_Exercise:_ Give again the entries below exactly, beginning at the first line and ending at the line with "return math.pi / 2 * self.bend".

(Scripts that build objects)
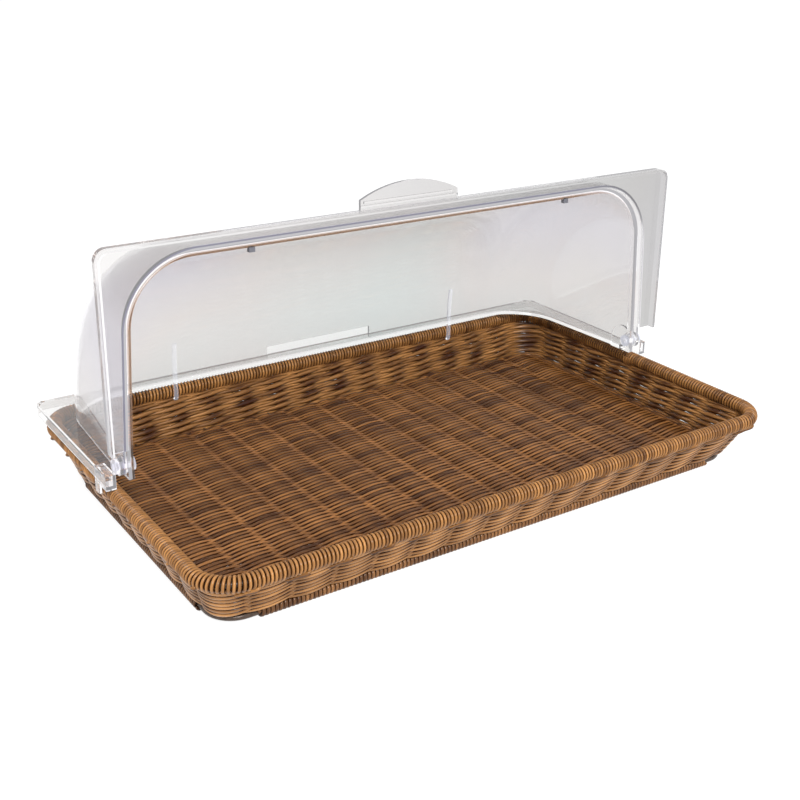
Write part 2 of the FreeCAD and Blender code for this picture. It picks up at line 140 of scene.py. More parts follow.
@dataclass(frozen=True)
class Outline:
    """Closed rounded rectangle at one height, walked anticlockwise from the middle of its front side."""

    half_x: float
    half_y: float
    bend: float
    height: float

    @property
    def runs(self) -> tuple[float, float]:
        """Half lengths of the straight parts, along X and along Y."""
        return self.half_x - self.bend, self.half_y - self.bend

    @property
    def arc(self) -> float:
        """Length of one rounded corner."""
        return math.pi / 2 * self.bend

    @property
    def total(self) -> float:
        """Length all the way round."""
        return 4 * (self.runs[0] + self.runs[1] + self.arc)

    def inset(self, depth: float) -> "Outline":
        """The outline that lies a depth further in, at the same height."""
        return Outline(self.half_x - depth, self.half_y - depth, self.bend - depth, self.height)

    def between(self, other: "Outline", share: float) -> "Outline":
        """The outline between this one and another.

        Args:
            other: the outline at a share of one.
            share: how far to go towards it.

        Returns:
            Outline with each size at that share of the way.
        """
        ends = zip(
            (self.half_x, self.half_y, self.bend, self.height),
            (other.half_x, other.half_y, other.bend, other.height),
        )
        return Outline(*[a + (b - a) * share for a, b in ends])

    def place(self, distance: np.ndarray) -> tuple[np.ndarray, np.ndarray]:
        """Points of the outline and its outward directions.

        Args:
            distance: lengths from the middle of the front side.

        Returns:
            Points and outward unit directions, each with one row per distance. On a straight part the
            point moves on from the part's start, and in a corner it turns about the corner's centre.
        """
        x, y = self.runs
        base = np.array([(0, -y), (x, -y), (x, -y), (x, y), (x, y), (-x, y), (-x, y), (-x, -y), (-x, -y)])
        step = np.array([(1, 0), (0, 0), (0, 1), (0, 0), (-1, 0), (0, 0), (0, -1), (0, 0), (1, 0)], float)
        turn = np.radians([-90, -90, 0, 0, 90, 90, 180, 180, 270])
        lengths = np.array([x, self.arc, 2 * y, self.arc, 2 * x, self.arc, 2 * y, self.arc, x])
        starts = np.concatenate([[0.0], np.cumsum(lengths)[:-1]])
        along = np.mod(distance, self.total)
        part = np.clip(np.searchsorted(starts, along, side="right") - 1, 0, len(starts) - 1)
        local = along - starts[part]
        angle = turn[part] + np.where(part % 2 == 1, local / self.bend, 0.0)
        outward = np.stack([np.cos(angle), np.sin(angle), np.zeros_like(angle)], axis=1)
        points = np.zeros_like(outward)
        points[:, :2] = base[part] + step[part] * local[:, None]
        points += outward * self.bend
        points[:, 2] = self.height
        return points, outward

    def stakes(self, long_count: int, short_count: int) -> np.ndarray:
        """Places of the wall's uprights: evenly along each straight part, and one in each corner.

        Args:
            long_count: uprights along a front or rear side.
            short_count: uprights along a left or right side.

        Returns:
            Distances along this outline, in order.
        """
        x, y = self.runs
        right = x + self.arc
        rear = right + 2 * y + self.arc
        left = rear + 2 * x + self.arc
        front = left + 2 * y + self.arc
        long_places = (2 * np.arange(long_count) + 1) / long_count * x
        short_places = (2 * np.arange(short_count) + 1) / short_count * y
        corners = np.array([right, rear, left, front]) - self.arc / 2
        places = [front + long_places, right + short_places, rear + long_places, left + short_places, corners]
        return np.sort(np.mod(np.concatenate(places), self.total))


@dataclass
class StrandMesh:
    """Collects strands as grids of points and turns them into one piece. No point lies below the floor."""

    section: int = 8
    floor: float = 0.0
    points: list[np.ndarray] = field(default_factory=list)
    faces: list[np.ndarray] = field(default_factory=list)
    maps: list[np.ndarray] = field(default_factory=list)
    tones: list[np.ndarray] = field(default_factory=list)
    count: int = 0

    def add(
        self,
        centre: np.ndarray,
        outward: np.ndarray,
        upward: np.ndarray,
        half_out: np.ndarray,
        half_up: np.ndarray,
        tone: np.ndarray,
        closed: bool,
    ) -> None:
        """Adds one strand with an oval section.

        Args:
            centre: points along the middle of the strand.
            outward: direction of the section's first half axis at each point.
            upward: direction of the second half axis. The strand's own direction crossed with it is outward.
            half_out: half thickness along outward.
            half_up: half thickness along upward.
            tone: value from 0 to 1 at each point, which the finish turns into light or dark.
            closed: true if the last point joins the first.

        The ring at each point is the centre plus outward times the cosine and upward times the sine of the
        angle round the section.
        """
        number, around = len(centre), self.section
        angle = 2 * math.pi * np.arange(around) / around
        rings = (
            centre[:, None, :]
            + outward[:, None, :] * (half_out[:, None] * np.cos(angle))[:, :, None]
            + upward[:, None, :] * (half_up[:, None] * np.sin(angle))[:, :, None]
        )
        rings[:, :, 2] = np.maximum(rings[:, :, 2], self.floor)
        rows = np.arange(number if closed else number - 1)
        columns = np.arange(around)
        i, j = (grid.ravel() for grid in np.meshgrid(rows, columns, indexing="ij"))
        i_next, j_next = (i + 1) % number, (j + 1) % around
        quads = np.stack(
            [i * around + j, i_next * around + j, i_next * around + j_next, i * around + j_next], axis=1
        )
        steps = np.linalg.norm(np.diff(centre, axis=0, append=centre[:1]), axis=1)
        run = np.concatenate([[0.0], np.cumsum(steps)])
        u = np.stack([run[i], run[i + 1], run[i + 1], run[i]], axis=1)
        v = np.stack([j, j, j + 1, j + 1], axis=1) / around
        self.points.append(rings.reshape(-1, 3))
        self.faces.append(quads + self.count)
        self.maps.append(np.stack([u, v], axis=2).reshape(-1, 2))
        self.tones.append(np.repeat(tone, around))
        self.count += number * around

    def piece(self, name: str, body: Body, material: bpy.types.Material, slot: Slot) -> bpy.types.Object:
        """Makes the mesh object, gives it its finish and lets it ride on a body.

        Args:
            name: name of the piece.
            body: body that carries it.
            material: its finish.
            slot: not used.

        Returns:
            The new object.
        """
        faces = np.concatenate(self.faces)
        mesh = bpy.data.meshes.new(name)
        mesh.vertices.add(self.count)
        mesh.vertices.foreach_set("co", np.concatenate(self.points).astype(np.float32).ravel())
        mesh.loops.add(faces.size)
        mesh.loops.foreach_set("vertex_index", faces.astype(np.int32).ravel())
        mesh.polygons.add(len(faces))
        mesh.polygons.foreach_set("loop_start", np.arange(0, faces.size, 4, dtype=np.int32))
        mesh.update(calc_edges=True)
        mesh.polygons.foreach_set("use_smooth", np.ones(len(faces), bool))
        layer = mesh.uv_layers.new(name="strand")
        layer.data.foreach_set("uv", np.concatenate(self.maps).astype(np.float32).ravel())
        tone = mesh.attributes.new("tone", "FLOAT", "POINT")
        tone.data.foreach_set("value", np.concatenate(self.tones).astype(np.float32))
        mesh.materials.append(material)
        piece = bpy.data.objects.new(name, mesh)
        bpy.context.scene.collection.objects.link(piece)
        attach(piece, body.value)
        LOG.info("%s: %d points, %d faces", name, self.count, len(faces))
        return piece


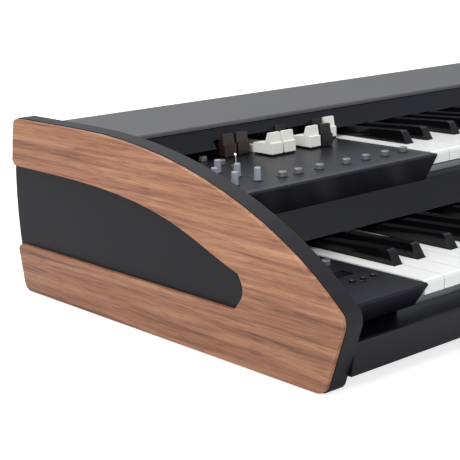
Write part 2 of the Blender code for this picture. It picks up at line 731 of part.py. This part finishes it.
def drawbars():
    mesh = drawbar_mesh()
    colours = "brown brown ivory ivory black ivory black black ivory".split()
    for i in range(DRAWBAR_COUNT):
        y = DRAWBAR_IN - (DRAWBAR_PULL if i in DRAWBAR_PULLED else 0)
        at = (DRAWBAR_FIRST + DRAWBAR_PITCH * i, y, PANEL_TOP + DRAWBAR_LIFT)
        place(f"drawbar_{i + 1}", mesh, colours[i] + "_plastic", at)


def knobs():
    r, shaft, top = KNOB_DIAMETER / 2, SHAFT_DIAMETER / 2, KNOB_HEIGHT
    deep = -4 * SHEET
    profile = [(0, deep), (shaft, deep), (shaft, FIT), (r, FIT), (r * 0.92, top - 0.6 * MM), (r * 0.75, top), (0, top)]
    mesh = lathe("knob", profile, 14)
    for i, (x, y) in enumerate(knob_places()):
        place(f"knob_{i + 1}", mesh, "smoke_plastic", (x, y, PANEL_TOP))


def push_button_mesh(name, diameter, height):
    r, edge, deep = diameter / 2, 0.5 * MM, -2.5 * SHEET
    return lathe(name, [(0, deep), (r, deep), (r, height - edge), (r - edge, height), (0, height)], 14)


def buttons():
    mesh = push_button_mesh("button", BUTTON_DIAMETER, BUTTON_HEIGHT)
    for i, (x, y) in enumerate(button_places()):
        place(f"panel_button_{i + 1}", mesh, "grey_plastic", (x, y, PANEL_TOP))
    place("lower_button_round", mesh, "grey_plastic", (*lower_button_place(), BLOCK_TOP))
    small = push_button_mesh("small_button", SMALL_BUTTON_DIAMETER, SMALL_BUTTON_HEIGHT)
    for i, x in enumerate(SMALL_BUTTON_PLACES):
        place(f"lower_button_{i + 1}", small, "black_plastic", (x, SMALL_BUTTON_ROW, BLOCK_TOP))


def toggle():
    nut, bore, lift = 4 * MM, 2.6 * MM, 2.6 * MM
    bm = bmesh.new()
    turn = [math.radians(60 * i) for i in range(6)]
    prism_into(bm, [(nut * math.cos(t), nut * math.sin(t)) for t in turn], "Z", FIT, lift)
    obj = place("toggle_nut", finish(bm, "nut"), "brass", (*TOGGLE_PLACE, PANEL_TOP))
    bm = bmesh.new()
    lathe_into(bm, [(0, -lift), (bore, -lift), (bore, 2 * lift), (0, 2 * lift)], 16)
    cutter = helper("nut_cutter", bm)
    cutter.location = obj.location
    boolean(obj, cutter)
    rod, ball = 1.3 * MM, 1.5 * MM
    profile = [(0, -3 * MM), (1.9 * MM, -2.2 * MM), (2.1 * MM, 0), (rod, 3.2 * MM), (1.0 * MM, 9.5 * MM)]
    profile += [(ball, 10.6 * MM), (ball * 0.7, 12 * MM), (0, 12.4 * MM)]
    lever = lathe("lever", profile, 12)
    place("toggle_lever", lever, "chrome", (*TOGGLE_PLACE, PANEL_TOP + 1 * MM))


def main_board():
    ground = UNDERSIDE + SHEET + FIT
    bm = bmesh.new()
    box_into(bm, (0, 0, 8 * MM), (190 * MM, 90 * MM, 9.6 * MM))
    obj = place("main_board", finish(bm, "board"), "circuit_board", (60 * MM, 210 * MM, ground))
    bm = bmesh.new()
    for x in (8 * MM, 182 * MM):
        for y in (8 * MM, 82 * MM):
            lathe_into(bm, [(0, 0), (3 * MM, 0), (3 * MM, 8.8 * MM), (0, 8.8 * MM)], 10, (x, y))
    box_into(bm, (60 * MM, 30 * MM, 9 * MM), (88 * MM, 58 * MM, 12.4 * MM))
    box_into(bm, (120 * MM, 34 * MM, 9 * MM), (138 * MM, 48 * MM, 11.6 * MM))
    posts = helper("board_posts", bm)
    posts.location = obj.location
    boolean(obj, posts, "UNION")


clear_scene()
cheeks()
base_and_apron()
lower_blocks()
control_panel()
fascias()
lid_and_back()
rear_sockets()
manuals()
drawbars()
knobs()
buttons()
toggle()
main_board()
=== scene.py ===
"""Materials, edges and light for a two-manual drawbar organ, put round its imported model."""

# %% [markdown]
# # A two-manual drawbar organ
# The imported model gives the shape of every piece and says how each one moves. This script rounds the
# pieces' edges, adds a few small parts that the model leaves out, gives every surface its material
# and sets up the camera and the light. X runs along the keys, Y from the player to the back, Z up.

# %% Tools and the model
import json
import math

import bmesh
import bpy
from mathutils import Matrix, Vector


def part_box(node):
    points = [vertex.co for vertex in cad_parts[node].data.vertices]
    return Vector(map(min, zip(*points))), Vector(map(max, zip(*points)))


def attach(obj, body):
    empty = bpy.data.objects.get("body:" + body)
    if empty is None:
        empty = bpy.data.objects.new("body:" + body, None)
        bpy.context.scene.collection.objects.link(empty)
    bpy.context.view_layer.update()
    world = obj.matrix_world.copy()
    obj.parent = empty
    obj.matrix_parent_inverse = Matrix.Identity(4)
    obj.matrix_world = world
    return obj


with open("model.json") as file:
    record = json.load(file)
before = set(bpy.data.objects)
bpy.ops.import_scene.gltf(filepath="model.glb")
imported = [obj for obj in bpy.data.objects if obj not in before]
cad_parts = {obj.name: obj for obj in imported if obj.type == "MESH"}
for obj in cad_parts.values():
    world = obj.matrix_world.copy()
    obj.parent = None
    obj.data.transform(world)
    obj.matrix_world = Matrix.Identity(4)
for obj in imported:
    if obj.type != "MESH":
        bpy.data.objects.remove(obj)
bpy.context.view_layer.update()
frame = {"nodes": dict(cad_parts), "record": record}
MM = 0.001

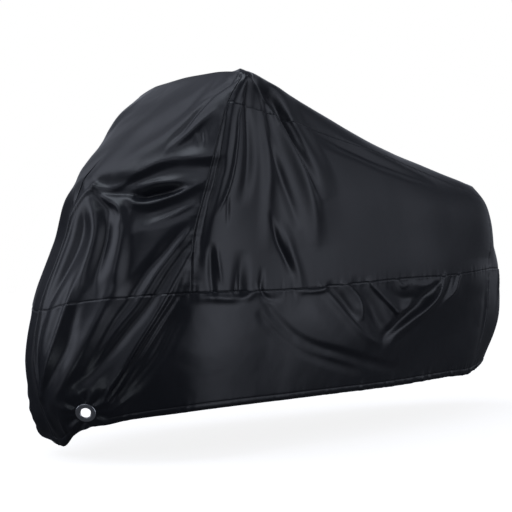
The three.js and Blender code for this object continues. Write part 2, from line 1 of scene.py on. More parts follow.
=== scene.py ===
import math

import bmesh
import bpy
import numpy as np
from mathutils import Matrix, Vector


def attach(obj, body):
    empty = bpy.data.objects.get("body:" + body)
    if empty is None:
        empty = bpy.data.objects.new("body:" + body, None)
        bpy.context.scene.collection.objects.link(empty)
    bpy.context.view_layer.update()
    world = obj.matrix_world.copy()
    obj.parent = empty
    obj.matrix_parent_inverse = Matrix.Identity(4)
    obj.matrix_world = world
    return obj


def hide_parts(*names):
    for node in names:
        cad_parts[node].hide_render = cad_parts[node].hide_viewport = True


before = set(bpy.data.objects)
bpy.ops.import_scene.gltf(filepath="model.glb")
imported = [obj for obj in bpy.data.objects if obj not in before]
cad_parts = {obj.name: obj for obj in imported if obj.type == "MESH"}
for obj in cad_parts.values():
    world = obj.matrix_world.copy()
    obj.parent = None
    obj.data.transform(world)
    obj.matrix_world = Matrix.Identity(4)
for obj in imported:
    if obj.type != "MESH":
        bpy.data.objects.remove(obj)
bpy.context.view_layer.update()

_Written answer:_
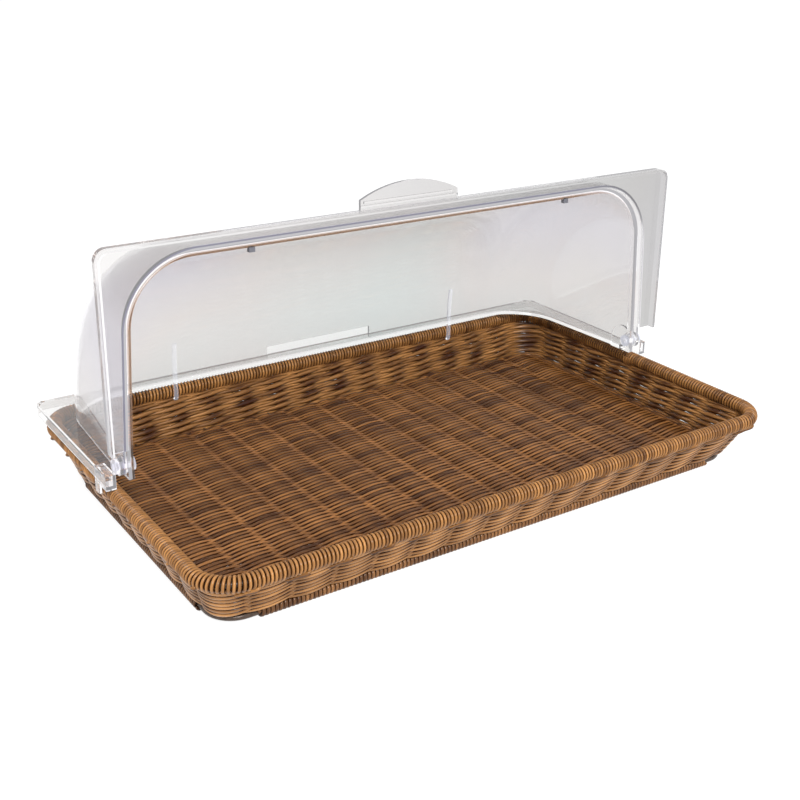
Write part 2 of the FreeCAD and Blender code for this picture. It picks up at line 140 of scene.py. More parts follow.
@dataclass(frozen=True)
class Outline:
    """Closed rounded rectangle at one height, walked anticlockwise from the middle of its front side."""

    half_x: float
    half_y: float
    bend: float
    height: float

    @property
    def runs(self) -> tuple[float, float]:
        """Half lengths of the straight parts, along X and along Y."""
        return self.half_x - self.bend, self.half_y - self.bend

    @property
    def arc(self) -> float:
        """Length of one rounded corner."""
        return math.pi / 2 * self.bend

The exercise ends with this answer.